In questions following the talk, some expressed concern with Professor Gordon’s suggestion to overhaul the current board model.  One question posed the problem of how to avoid having more engaged, full-time directors become essentially members of management and therefore less able to perform a monitoring function.  As Justice Randy J. Holland of the Supreme Court of Delaware has explained, “For the last twenty-five years, the Delaware courts have emphasized the importance of independent directors in safeguarding the interests of shareholders by preserving the integrity of the corporate governance process.”  Another questioner noted the irony that in its judicial opinions in the 1980s and 1990s, the Delaware courts emphasized both the importance of independent/outside directors, who are constrained to rely on stock market prices as a measure of corporate success, while at the same time (in cases like Smith v. VanGorkom) calling into question undue reliance on market prices as a measure of firm value.

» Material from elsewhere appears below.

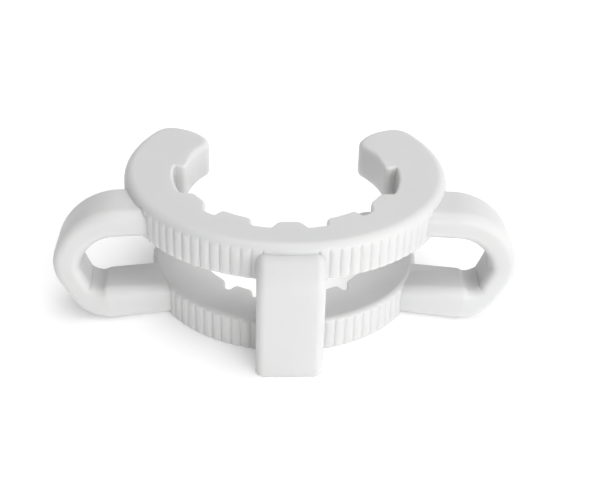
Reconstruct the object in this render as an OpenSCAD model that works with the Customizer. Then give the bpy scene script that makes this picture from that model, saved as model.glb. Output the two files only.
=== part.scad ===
// Spring clip for a ground glass taper joint, moulded in one piece.
// Two toothed C rings grip the two tubes of the joint. A front bridge and two
// side loops join the rings and pull them together over the joint's beads.
// The joint's axis is Z, the underside is z = 0 and the mouth opens toward +Y.

/* [Upper ring] */
// Outer radius of the upper ring
upper_outer_r = 20; // [19.5:0.1:24]
// Radius of the socket tube that the upper teeth grip
upper_grip_r = 12.4; // [11.6:0.1:12.9]
// Depth of the pockets between the upper teeth
upper_pocket = 1.5; // [0.8:0.1:2]
// Height of the upper ring
upper_h = 4.4; // [3.6:0.1:6]
// How far the upper ring's outer circle sits toward the mouth
upper_shift = 1.7; // [0:0.1:2]

/* [Lower ring] */
// Outer radius of the lower ring
lower_outer_r = 16.7; // [15.6:0.1:18]
// Radius of the cone tube that the lower teeth grip
lower_grip_r = 10.7; // [9.8:0.1:11.6]
// Depth of the pockets between the lower teeth
lower_pocket = 1.3; // [0.8:0.1:1.6]
// Height of the lower ring
lower_h = 4.1; // [3.4:0.1:5]
// How far the lower ring's outer circle sits behind the axis
lower_shift = 0.3; // [0:0.1:1]
// Clear height between the two rings, which holds the joint's beads
bead_gap = 6.5; // [5:0.1:9]

/* [Teeth] */
// Half width of the centre tooth at its tip
centre_tip = 1.25; // [0.8:0.05:1.6]
// Half width of the centre tooth at its root
centre_root = 2.1; // [1.7:0.05:2.5]
// Distance from the middle to the near flank of the second upper teeth
upper_second = 4.7; // [3.8:0.1:5.2]
// Distance from the middle to the near flank of the third upper teeth
upper_third = 9.7; // [9:0.1:10.2]
// Distance from the middle to the near flank of the second lower teeth
lower_second = 4.1; // [3.4:0.1:4.6]
// Distance from the middle to the near flank of the third lower teeth
lower_third = 7.4; // [6.9:0.1:8]
// Angle from the middle to the far flank of the second teeth
second_end = 35; // [32:0.5:37]
// Angle from the middle to the back flank of the third teeth
third_end = 66; // [60:0.5:72]
// Angle from the middle to the front flank of the end blocks
end_block = 95; // [90:0.5:104]

/* [Mouth] */
// Angle from the middle to the inner corner of each end block
mouth_start = 128; // [122:0.5:134]
// How much smaller than the upper ring's wall the radius of its end faces is
upper_end_relief = 0.8; // [0:0.1:1.5]
// How much smaller than the lower ring's wall the radius of its end faces is
lower_end_relief = 0.6; // [0:0.1:1.2]
// Slope of the line from the inner corner to the centre of the end face
end_slope = 13; // [5:1:20]
// Radius of the corner between the end face and the outer wall
end_corner_r = 2.6; // [2.5:0.1:3]

/* [Side loops] */
// Distance from the upper ring's outer wall to the outside of each side loop
loop_stand = 7.7; // [7:0.1:12]
// Width of the band that forms each loop
loop_w = 6.1; // [4:0.1:7]
// Thickness of the band
loop_t = 3.4; // [2.4:0.1:3.8]
// Distance from the axis to the front edge of the band
loop_front = 9; // [8:0.1:9.5]
// Drop from the upper ring's top to the top of the loops and the bridge
band_drop = 1; // [0.6:0.1:1.5]
// Outer radius of the large bend at the loop's shoulder
shoulder_r = 8.2; // [7:0.1:8.6]

/* [Front bridge] */
// Width of the bridge
bridge_w = 7.6; // [5:0.1:9]
// Thickness of the bridge
bridge_t = 3.3; // [2.8:0.1:3.5]
// Distance from the upper ring's front wall to the bridge's face
bridge_stand = 3.2; // [2.7:0.1:4.7]
// Outer radius of the bend at the bridge's shoulder
bridge_bend_r = 3.7; // [3.6:0.1:4.5]

/* [Edges] */
// Rounding of the upper ring's outer top edge
upper_edge = 1.2; // [0.6:0.1:1.6]
// Rounding of the lower ring's outer top edge
lower_edge = 0.7; // [0.4:0.1:1.2]
// Rounding of the tooth tips' top edges
tip_edge = 0.4; // [0.2:0.1:0.6]
// Rounding of the band's long edges
loop_edge = 0.9; // [0.4:0.1:1.1]
// Rounding of the bridge's upright edges
bridge_edge = 1.2; // [0.5:0.1:1.3]

/* [Finger ribs] */
// Distance along the wall from one rib to the next
rib_pitch = 1.26; // [1:0.02:2]
// Depth of the notch between two ribs
rib_depth = 0.4; // [0.2:0.05:0.6]
// Share of the pitch that the notch takes
notch_share = 0.7; // [0.4:0.05:0.9]
// Angle from the middle at which the ribs stop
rib_end = 112; // [100:1:116]

/* [Hidden] */
$fn = 96;

upper_z = lower_h + bead_gap;
total_h = upper_z + upper_h;
band_top = total_h - band_drop;
loop_back = loop_front - loop_w;
loop_reach = upper_outer_r + loop_stand;
bridge_reach = upper_outer_r - upper_shift + bridge_stand;
upper_end_r = upper_outer_r - upper_grip_r - upper_end_relief;
lower_end_r = lower_outer_r - lower_grip_r - lower_end_relief;
// Reach of a cut past the solid that it cuts
past = 2;
// How far the end blocks' corner arcs stand out of the faces that they join
corner_proud = 0.05;

// A point at a given angle round from the front middle, toward +X
function front_point(r, angle) = [r * sin(angle), -r * cos(angle)];

// A flat disc with its outer top edge rounded
module round_disc(r, h, edge) {
    rotate_extrude() {
        square([r - edge, h]);
        square([r, h - edge]);
        translate([r - edge, h - edge]) circle(r = edge);
    }
}

// The pockets between the teeth on one side, out to the pocket radius
module pockets_2d(grip_r, pocket_r, second, third) {
    out = pocket_r + past;
    intersection() {
        circle(r = pocket_r);
        union() {
            polygon([[0, 0], [centre_tip, -grip_r], [centre_root, -pocket_r],
                     [centre_root, -out], [second, -out], [second, 0]]);
            polygon([[0, 0], front_point(third / sin(second_end), second_end), [third, 0]]);
            translate([0, -pocket_r * cos(third_end)])
                square([out, pocket_r * (cos(third_end) - cos(end_block))]);
        }
    }
}

// The whole inside of a ring: the gripped circle and the pockets behind it
module bore_2d(grip_r, pocket, second, third) {
    circle(r = grip_r);
    for (side = [0, 1])
        mirror([side, 0]) pockets_2d(grip_r, grip_r + pocket, second, third);
}

// V notches that leave the finger ribs standing, between two angles from the front middle
module rib_notches_2d(r, from, to) {
    step = rib_pitch / r * 180 / PI;
    half = rib_pitch * notch_share;
    for (i = [0 : floor((to - from) / step)])
        rotate(from + i * step)
            polygon([[0, rib_depth - r], [half, -r - rib_depth], [-half, -r - rib_depth]]);
}

// The ribbed stretches of a ring's wall, clear of the bridge, the loops and the end blocks
module ribs_2d(outer_r, shift) {
    bridge_side = asin((bridge_w / 2 + rib_pitch) / outer_r);
    band_front = acos((loop_front + shift + rib_pitch / 2) / outer_r);
    band_back = acos((loop_back + shift - rib_pitch) / outer_r);
    translate([0, shift]) {
        rib_notches_2d(outer_r, bridge_side, band_front);
        rib_notches_2d(outer_r, band_back, rib_end);
    }
}

// One C ring, whose outer circle sits at shift along Y
module ring(outer_r, shift, grip_r, pocket, h, edge, second, third, end_face_r) {
    // The end face is a large arc that starts at the end block's inner corner.
    corner = front_point(grip_r, mouth_start);
    end_face = corner + end_face_r * [cos(end_slope), -sin(end_slope)];
    reach = norm(end_face - [0, shift]);
    face_dir = atan2(end_face[1] - shift, end_face[0]);
    // The corner arc stands a hair proud of the outer circle and the end face, so it cuts them cleanly.
    to_wall = outer_r - end_corner_r + corner_proud;
    to_face = end_face_r - end_corner_r + corner_proud;
    corner_dir = face_dir + acos((reach ^ 2 + to_wall ^ 2 - to_face ^ 2) / (2 * reach * to_wall));
    corner_arc = [0, shift] + to_wall * [cos(corner_dir), sin(corner_dir)];
    turn = atan2(corner_arc[1] - end_face[1], corner_arc[0] - end_face[0]);
    far = 2 * outer_r;

    difference() {
        intersection() {
            translate([0, shift, 0]) round_disc(outer_r, h, edge);
            union() {
                // Everything up to the middle of the end blocks
                linear_extrude(h)
                    polygon([[0, shift], [0, shift] + far * [cos(face_dir), sin(face_dir)],
                             [far, -far], [-far, -far],
                             [0, shift] + far * [-cos(face_dir), sin(face_dir)]]);
                for (side = [0, 1])
                    mirror([side, 0, 0]) {
                        difference() {
                            translate(end_face) round_disc(end_face_r, h, edge);
                            translate([corner_arc[0], corner_arc[1], -past])
                                linear_extrude(h + 2 * past)
                                    polygon([[0, 0], far * [cos(corner_dir), sin(corner_dir)],
                                             far * [cos(turn), sin(turn)]]);
                        }
                        translate(corner_arc) round_disc(end_corner_r, h, edge);
                    }
            }
        }
        translate([0, 0, -past]) linear_extrude(h + 2 * past) {
            bore_2d(grip_r, pocket, second, third);
            for (side = [0, 1]) mirror([side, 0]) ribs_2d(outer_r, shift);
        }
        tip_rounding(grip_r, h);
    }
}

// What rounds off the top edges of the tooth tips
module tip_rounding(grip_r, h) {
    rotate_extrude() difference() {
        translate([grip_r - tip_edge, h - tip_edge]) square(2 * tip_edge);
        translate([grip_r + tip_edge, h - tip_edge]) circle(r = tip_edge);
        translate([grip_r + tip_edge, h - past]) square([past, 2 * past]);
    }
}

// Section of a band, given as [width, thickness, edge rounding], with its outer face at x = r
module band_2d(band, r) {
    w = band[0];
    t = band[1];
    e = band[2];
    for (x = [r - e, r - t + e], y = [e, w - e])
        translate([x, y]) circle(r = e);
    translate([r - t, e]) square([t, w - 2 * e]);
    translate([r - t + e, 0]) square([t - 2 * e, w]);
}

// A quarter bend of a band about a centre [x, z], starting at an angle above the horizontal
module band_bend(band, centre, r, from) {
    translate([centre[0], band[0] / 2, centre[1]])
        rotate([90, -from, 0])
            rotate_extrude(angle = 90) band_2d(band, r);
}

// A straight of a band that leaves a bend where it faces an angle, running on (way = 1) or back (way = 0)
module band_straight(band, centre, r, angle, way, length) {
    translate([centre[0], band[0] / 2, centre[1]])
        rotate([90, -angle, 0])
            rotate([90, 0, 0])
                mirror([0, 0, 1 - way])
                    linear_extrude(length) band_2d(band, r);
}

// Half way through a ring's wall, where a band's leg ends inside it
function leg_root(outer_r, shift, pocket_r) =
    (pocket_r + sqrt(outer_r ^ 2 - (loop_front + shift) ^ 2)) / 2;

// The spring loop on the +X side
module side_loop() {
    band = [loop_w, loop_t, loop_edge];
    foot_r = band_top - shoulder_r;
    shoulder = [loop_reach - shoulder_r, foot_r];
    foot = [loop_reach - foot_r, foot_r];
    top_root = leg_root(upper_outer_r, upper_shift, upper_grip_r + upper_pocket);
    low_root = leg_root(lower_outer_r, -lower_shift, lower_grip_r + lower_pocket);

    translate([0, loop_w / 2 - loop_front, 0]) {
        band_straight(band, shoulder, shoulder_r, 90, 0, shoulder[0] - top_root);
        band_bend(band, shoulder, shoulder_r, 0);
        band_bend(band, foot, foot_r, -90);
        band_straight(band, foot, foot_r, -90, 1, foot[0] - low_root);
    }
}

// The strap that joins the two rings opposite the mouth
module bridge() {
    band = [bridge_w, bridge_t, bridge_edge];
    bend = [bridge_reach - bridge_bend_r, band_top - bridge_bend_r];
    top_root = upper_outer_r - upper_shift - upper_edge - past;
    low_root = lower_outer_r + lower_shift - lower_edge - past;

    rotate(-90) {
        band_straight(band, bend, bridge_bend_r, 90, 0, bend[0] - top_root);
        band_bend(band, bend, bridge_bend_r, 0);
        band_straight(band, bend, bridge_bend_r, 0, 1, bend[1]);
        translate([low_root, bridge_edge - bridge_w / 2, 0])
            cube([bridge_reach - bridge_t / 2 - low_root, bridge_w - 2 * bridge_edge, bridge_t]);
    }
}

module joint_clip() {
    color("white") {
        translate([0, 0, upper_z])
            ring(upper_outer_r, upper_shift, upper_grip_r, upper_pocket, upper_h, upper_edge,
                 upper_second, upper_third, upper_end_r);
        ring(lower_outer_r, -lower_shift, lower_grip_r, lower_pocket, lower_h, lower_edge,
             lower_second, lower_third, lower_end_r);
        for (side = [0, 1])
            mirror([side, 0, 0]) side_loop();
        bridge();
    }
}

joint_clip();
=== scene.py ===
import bmesh
import bpy
import math
from mathutils import Matrix, Vector


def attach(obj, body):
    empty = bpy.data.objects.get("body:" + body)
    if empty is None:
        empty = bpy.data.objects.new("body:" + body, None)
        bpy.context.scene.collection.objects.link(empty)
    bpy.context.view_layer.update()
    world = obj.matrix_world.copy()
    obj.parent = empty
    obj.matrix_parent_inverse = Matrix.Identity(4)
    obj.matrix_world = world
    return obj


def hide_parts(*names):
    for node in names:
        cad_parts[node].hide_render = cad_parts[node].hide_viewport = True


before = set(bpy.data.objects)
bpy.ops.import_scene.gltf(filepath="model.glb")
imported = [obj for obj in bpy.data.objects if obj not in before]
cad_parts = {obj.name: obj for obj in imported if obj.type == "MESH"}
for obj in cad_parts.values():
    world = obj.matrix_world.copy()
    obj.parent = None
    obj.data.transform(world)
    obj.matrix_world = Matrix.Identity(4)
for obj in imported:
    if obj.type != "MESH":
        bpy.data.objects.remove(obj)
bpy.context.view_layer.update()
mm = 0.001  # sizes below are in millimetres, and angles in degrees
print("frame loaded")


def addNode(tree, kind, inputs=None, **settings):
    # adds a node with its settings; an input is given a value, a socket to link from, or a node
    # whose first output is linked
    node = tree.nodes.new(kind)
    for name, value in settings.items():
        setattr(node, name, value)
    for key, value in (inputs or {}).items():
        if isinstance(value, bpy.types.Node):
            value = value.outputs[0]
        if isinstance(value, bpy.types.NodeSocket):
            tree.links.new(value, node.inputs[key])
        else:
            node.inputs[key].default_value = value
    return node


def linearColour(hexValue):
    # sRGB hex to linear, with alpha
    channels = [int(hexValue[i:i + 2], 16) / 255 for i in (1, 3, 5)]
    return [c / 12.92 if c <= 0.04045 else ((c + 0.055) / 1.055) ** 2.4 for c in channels] + [1.0]


def frontPoint(radius, angle):
    # a point at an angle in degrees round from the front middle, toward +X
    turn = math.radians(angle)
    return Vector((radius * math.sin(turn), -radius * math.cos(turn)))


def polarPoint(centre, radius, angle):
    # a point on a circle, at an angle counted from the first axis toward the second
    turn = math.radians(angle)
    return Vector((centre[0] + radius * math.cos(turn), centre[1] + radius * math.sin(turn)))


def spread(start, stop, step):
    # evenly spaced values from start to stop, both included, no further apart than step
    count = max(1, math.ceil(abs(stop - start) / step))
    return [start + (stop - start) * i / count for i in range(count + 1)]


def newTree(name, inputs):
    tree = bpy.data.node_groups.new(name, "GeometryNodeTree")
    tree.interface.new_socket("Geometry", in_out="INPUT", socket_type="NodeSocketGeometry")
    for label, kind, value in inputs:
        socket = tree.interface.new_socket(label, in_out="INPUT", socket_type=kind)
        if value is not None:
            socket.default_value = value
    tree.interface.new_socket("Geometry", in_out="OUTPUT", socket_type="NodeSocketGeometry")
    return tree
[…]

After a brief discussion, Professor Gordon concluded, “We should not regard governance forms as frozen, but in constant need in reorganization” as time demands.  According to Professor Gordon, Delaware courts should embrace the current trend of shareholder activism because it reinforces the Delaware board-centric model of corporate governance.

Professor Gordon’s Pileggi Lecture will be discussed in great detail in his forthcoming article that will be published in Volume 41 of the Delaware Journal of Corporate Law.